ベテランは健在なり。改めて日髙良実さんの料理を食して抱いた率直な感想だ。主役の魚介は本領を遺憾なく発揮。日本人の繊細な感性は盛り付けでも存分に確認できる。すべてが優しく、安堵するおいしさ。
「けれど、西麻布に『アクアパッツァ』を開いた当初は各地の素朴な料理をアレンジせず提供していました」
だから店名は「アクアパッツァ」とした。今でこそ誰もが知る郷土料理だが、広めた功績は日髙さんにある。魅力を日本の食材で提示した点でもパイオニアだ。
「最初の支配人が飯倉の『キャンティ』出身でコアなお客様も多かったんですが、そういう方の好みは旬の食材をシンプルに調理した料理だと気付いて。

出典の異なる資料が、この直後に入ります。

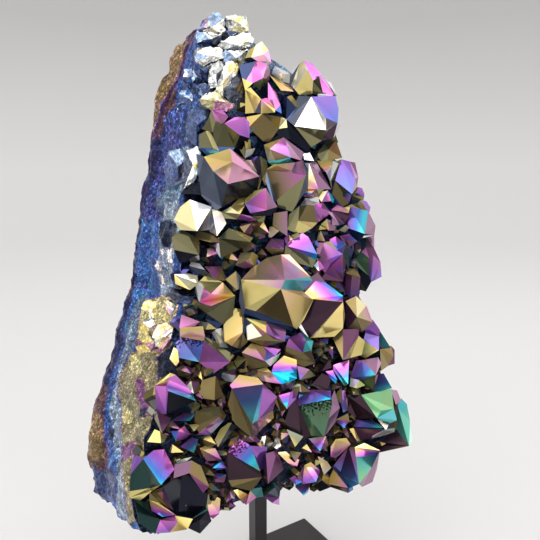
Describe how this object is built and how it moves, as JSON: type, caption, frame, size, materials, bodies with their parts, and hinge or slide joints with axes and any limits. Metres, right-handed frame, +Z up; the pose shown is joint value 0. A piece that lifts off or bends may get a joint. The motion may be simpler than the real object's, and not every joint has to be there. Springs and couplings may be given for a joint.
{
  "type": "aura amethyst cluster",
  "caption": "Upright slab of metal-coated amethyst, its front crowded with iridescent quartz points, held on a square steel post and plate.",
  "frame": {"origin": "middle of the stand plate's underside", "axes": "+Z up; the crystal face looks along -Y, the outer rind of the slab is at +Y, and +X is to the right of somebody who faces the crystals"},
  "size_m": [0.1803, 0.14, 0.3422],
  "materials": {
    "coated_quartz": "thin vapour-deposited metal oxide film: mirror-bright rainbow colours on the crystal faces, royal blue, gold and grey on the broken rock",
    "black_steel": "satin black powder coat"
  },
  "bodies": {
    "root": {"amethyst_cluster": "coated_quartz", "stand_post": "black_steel", "stand_base": "black_steel"}
  },
  "joints": []
}
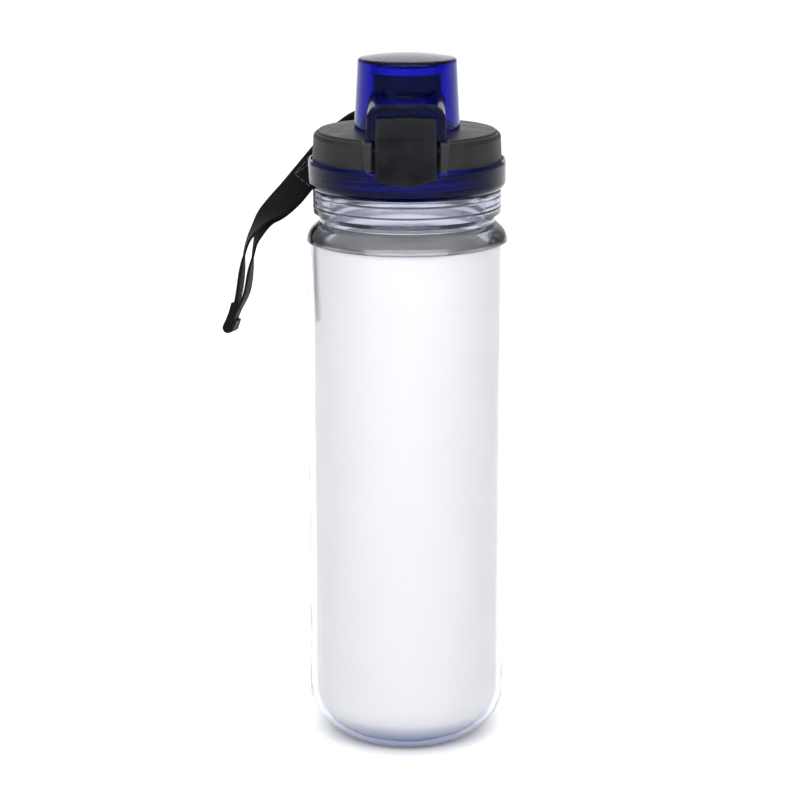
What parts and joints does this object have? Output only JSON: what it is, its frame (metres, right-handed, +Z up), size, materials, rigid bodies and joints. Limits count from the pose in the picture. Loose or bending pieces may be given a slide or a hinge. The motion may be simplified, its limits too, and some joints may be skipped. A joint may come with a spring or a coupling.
{
  "type": "sports drinking bottle",
  "caption": "Clear double-wall sports bottle with a white insert, a blue and grey screw lid, a latched flip cap over a drinking spout, and a wrist strap.",
  "frame": {"origin": "centre of the flat base that the bottle stands on", "axes": "+Z up along the bottle's axis, -Y towards the latch at the front, -X towards the side where the strap hangs"},
  "size_m": [0.1001, 0.0749, 0.2452],
  "materials": {
    "clear_plastic": "clear, polished",
    "white_insert": "satin white sheet",
    "blue_plastic": "translucent, polished",
    "grey_plastic": "satin moulded",
    "latch_plastic": "satin moulded",
    "spout_plastic": "satin moulded",
    "silicone": "matt, translucent",
    "steel": "drawn wire",
    "webbing": "woven polyester"
  },
  "bodies": {
    "bottle": {"outer_shell": "clear_plastic", "insert_sleeve": "white_insert", "inner_vessel": "clear_plastic"},
    "mouth_seal": {"mouth_gasket": "silicone"},
    "lid": {"screw_cap": "blue_plastic", "spout_gasket": "silicone", "spout": "spout_plastic", "lid_cover": "grey_plastic", "strap_pin": "steel", "latch_pin": "latch_plastic", "latch_spring": "steel", "hinge_pin": "steel", "flip_spring": "steel"},
    "strap": {"wrist_strap": "webbing"},
    "latch": {"latch_button": "latch_plastic"},
    "cap": {"flip_cap": "blue_plastic", "cap_seal": "silicone"}
  },
  "joints": [
    {"name": "lid_lift", "type": "slide", "parent": "bottle", "child": "mouth_seal", "axis": [0, 0, 1], "range_m": [0, 0.0241]},
    {"name": "lid_turn", "type": "hinge", "parent": "mouth_seal", "child": "lid", "pos_m": [0, 0, 0.205], "axis": [0, 0, 1], "range_deg": [0, 1080]},
    {"name": "flip_open", "type": "hinge", "parent": "lid", "child": "cap", "pos_m": [0, 0.028, 0.2224], "axis": [-1, 0, 0], "range_deg": [0, 120], "deforming": ["flip_spring"]},
    {"name": "latch_press", "type": "hinge", "parent": "lid", "child": "latch", "pos_m": [0, -0.0344, 0.2164], "axis": [1, 0, 0], "range_deg": [0, 5], "stiffness_Nm_per_rad": 0.1, "springref_deg": -6.88, "deforming": ["latch_spring"]},
    {"name": "strap_swing", "type": "hinge", "parent": "lid", "child": "strap", "pos_m": [-0.0134, 0.0356, 0.2166], "axis": [0, 0, 1], "range_deg": [-90, 0]}
  ],
  "couplings": [
    {"joint": "lid_lift", "follows": "lid_turn", "m_per_rad": 0.0012732}
  ]
}
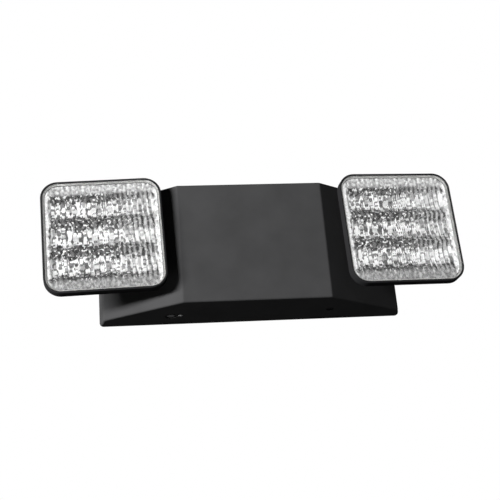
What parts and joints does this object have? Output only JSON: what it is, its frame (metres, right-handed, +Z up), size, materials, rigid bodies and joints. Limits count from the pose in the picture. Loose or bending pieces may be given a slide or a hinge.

だから、日本の食材を取り入れました。これだ、と確信した」
西麻布で10年、広尾に移転して17年半。自身のスタイルを堅持し、精度を高めながら歩んできた「アクアパッツァ」は、今年4月突如、南青山に移転した。
「不本意ではありました。非はこちらにありますが……急だったので移転のご案内もままならず、お客様には不義理をしたと思っています」
しかし、新天地は、初見で「ここで再開できたら最高」とすぐに惚れた物件。2階にあって広尾時代より明るく、席数も多い。だからこそ日髙さんも前を向く。
「広尾の終盤は現状維持の気持ちが強く、少し保守的になっていたかもしれません。しかし、青山はこれだけの規模ですからね。日本の旬をシンプルに表現したイタリアンという軸を変えるつもりはありませんが、新しいことにもチャレンジしていきたいですね」
還暦を過ぎてなお貪欲に。そして、日本の食材の探究は続けていきたいと語る。
「食材を知らなければシンプルな料理は作れません。スタッフにも伝えていくつもりです。そうして、『アクアパッツァ』の名を残す。今はそんな使命感もあります」
優しさに魅了された者は素直に、継続を喜ぶのみだ。
リストランテ アクアパッツァ
イタリア各地で修業し、「リストランテ山﨑」でも活躍した日髙良実さんを料理長に迎え、1990年に西麻布で開店。本場仕込みの郷土料理を日本の食材で再構築し、評判を集める。2001年に広尾に移転。オーナーシェフとなり、17年半にわたって日本のイタリアンを牽引する。広尾は今年3月までで閉店。翌月、進化を感じさせる南青山の広い店舗で再オープンを果たした。